[PATCH] arm: vfp: always clear vfp_current_hw_state when forcing reload

Yuanyuan ZHONG zyy at motorola.com
Thu Oct 10 12:00:18 EDT 2013


Hi Russell, et al

If there is no further comments, I'll submit it to patch system.
Thanks.

On Wed, Oct 2, 2013 at 5:21 PM, Yuanyuan ZHONG <zyy at motorola.com> wrote:
> On Wed, Oct 2, 2013 at 5:11 PM, Russell King - ARM Linux
> <linux at arm.linux.org.uk> wrote:
>> On Wed, Oct 02, 2013 at 04:59:47PM -0500, Yuanyuan Zhong wrote:
>>> The current thread trying to clear the held vfp state may not be
>>> the owner of hw state. For example,
>>>       Core0                   Core1
>>>                               Thread1 uses VFP.
>>>                                 Thread1 vfpstate.hard.cpu = 1.
>>>                                 vfp_current_hw_state[1] points to Thread1
>>>                                   vfpstate.
>>>       Going to suspend.
>>>       Freeze Thread1.
>>>                               Thread1 is switched out.
>>>                               VFP HW registers saved to Thread1 vfpstate.
>>
>> Correct so far.  At this point:
>>
>>                                 vfp_current_hw_state[1] = &thread1->vfpstate;
>>                                 thread1->vfpstate.hard.cpu = 1;
>>
>>>       Core0 disables Core1.
>>>                               Stopper thread calls vfp_force_reload().
>>>                               Stopper thread vfpstate.hard.cpu = NR_CPUS.
>>
>> Correct, except there's another part to this.  vfp_state_in_hw() returns
>> true here, since thread1->vfpstate.hard.cpu is the dying CPU (CPU 1), and
>> vfp_current_hw_state[1] is &thread1->vfpstate.  So we also do this:
>>
>>                                 clear FPEXC_EN
>>                                 vfp_current_hw_state[1] = NULL;
>>
> vfp_state_in_hw() returns false.

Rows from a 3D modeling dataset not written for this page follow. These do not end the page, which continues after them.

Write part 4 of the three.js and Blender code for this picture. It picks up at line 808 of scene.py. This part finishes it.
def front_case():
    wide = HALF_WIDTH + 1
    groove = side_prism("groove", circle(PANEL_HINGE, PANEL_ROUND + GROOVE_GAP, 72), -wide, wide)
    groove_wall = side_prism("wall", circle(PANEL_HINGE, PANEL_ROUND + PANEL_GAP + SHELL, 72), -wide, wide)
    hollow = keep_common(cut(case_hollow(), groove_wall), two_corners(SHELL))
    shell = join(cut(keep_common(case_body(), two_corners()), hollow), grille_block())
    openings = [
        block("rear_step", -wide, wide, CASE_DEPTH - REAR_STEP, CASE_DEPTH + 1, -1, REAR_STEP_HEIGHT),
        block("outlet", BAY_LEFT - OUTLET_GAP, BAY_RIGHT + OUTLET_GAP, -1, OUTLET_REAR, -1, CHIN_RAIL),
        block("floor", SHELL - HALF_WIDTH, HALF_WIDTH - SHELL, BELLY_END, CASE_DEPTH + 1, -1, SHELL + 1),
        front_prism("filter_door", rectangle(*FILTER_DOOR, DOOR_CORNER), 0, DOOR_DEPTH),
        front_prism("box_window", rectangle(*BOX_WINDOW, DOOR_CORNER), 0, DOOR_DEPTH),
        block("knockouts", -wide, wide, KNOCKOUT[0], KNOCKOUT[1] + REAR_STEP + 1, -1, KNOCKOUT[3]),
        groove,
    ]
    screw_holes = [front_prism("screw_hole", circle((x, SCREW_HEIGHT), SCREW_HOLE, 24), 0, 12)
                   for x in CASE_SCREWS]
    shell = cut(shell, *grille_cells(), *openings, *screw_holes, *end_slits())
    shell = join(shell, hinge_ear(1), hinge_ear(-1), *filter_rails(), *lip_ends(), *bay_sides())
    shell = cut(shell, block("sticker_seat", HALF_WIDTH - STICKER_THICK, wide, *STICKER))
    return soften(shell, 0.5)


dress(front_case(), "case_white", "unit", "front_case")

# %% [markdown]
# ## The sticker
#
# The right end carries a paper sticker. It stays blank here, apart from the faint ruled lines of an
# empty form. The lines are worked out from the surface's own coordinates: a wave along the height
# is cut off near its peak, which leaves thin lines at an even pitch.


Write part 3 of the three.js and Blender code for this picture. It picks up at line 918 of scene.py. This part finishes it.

It's checking current_thread_info()
> which is the stopper thread migration/1, not thread1.
>>>                               ...
>>>                               (No PM notifier for non-idle path. So
>>>                                 vfp_pm_suspend() is NOT called on Core1.)
>>>                               ...
>>>                               Core1 is off and VFP HW registers are lost.
>>>       ...
>>>       Core0 enables Core1.
>>>       Core0 thaw Thread1.
>>>       Thread1 migrate to Core1
>>>         before using VFP.
>>>                               Thread1 starts using VFP.
>>>                               Now we have vfp_current_hw_state[1] points
>>>                                 to Thread1 vfpstate. And Thread1 has
>>>                                 vfpstate.hard.cpu = 1.
>>
>> No.  With my above correction:
>>                                 vfp_current_hw_state[1] = NULL
>>
>> and that forces a reload of the saved context.